David Malouf on res publica « Previous | |Next »
September 14, 2007

David Malouf makes some interesting comments on public spaces and how we are all related to the modern city in a talk to the Brisbane Institute. He says:

We have two lives there, a public life in which we adhere to citizenly values and requirements and which we share with others both in the public space of res publica and in real spaces where we move among strangers as if they were neighbours and feel secure in doing so. How we behave there is other people’s business as well as our own. But only there. The other life, the personal, the private life, is entirely our own. There we are free to believe what we please, to hold our own views, follow our own gods and customs, live inside our own culture, even an eclectic one of our own making. The play between the two, public and private, may require delicate negotiations with ourself. But as we see in the case of orthodox Jews for example, or Pentecostals, or Moslems or Buddhists – there are many examples of groups who live apart in one sense and fully among us in another – it is perfectly possible to be integrated without being assimilated, to live richly inside a culture or religion, follow its customs, keep its rules, and still be an active participant in the society at large.
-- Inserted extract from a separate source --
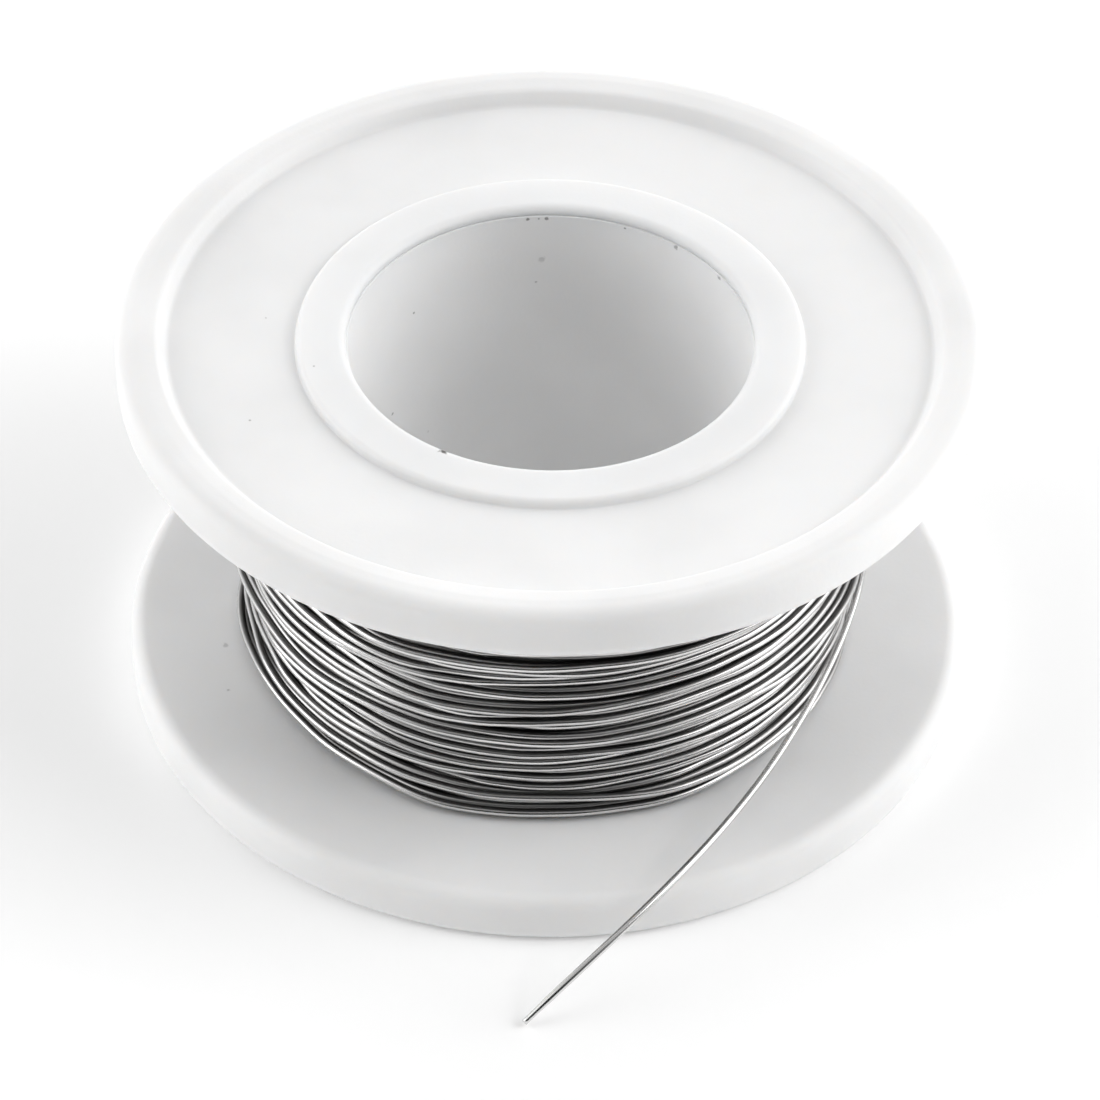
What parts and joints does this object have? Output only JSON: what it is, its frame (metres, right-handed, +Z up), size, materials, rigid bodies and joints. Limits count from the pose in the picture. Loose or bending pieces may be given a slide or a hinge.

Malouf highlights the complexity of what a big modern city --he is thinking of Brisbane---can provide: the variety of private worlds you bring to public occasion of listening to a talk at an institute: the degree of attention you have committed yourself to; the interest, the citizenly curiosity and seriousness; the mixture of talk and of listening, of exchanging news and opinions over food and wine; the dedication of the Institute, our host tonight, to the business of allowing voices to be heard and arguments to flourish.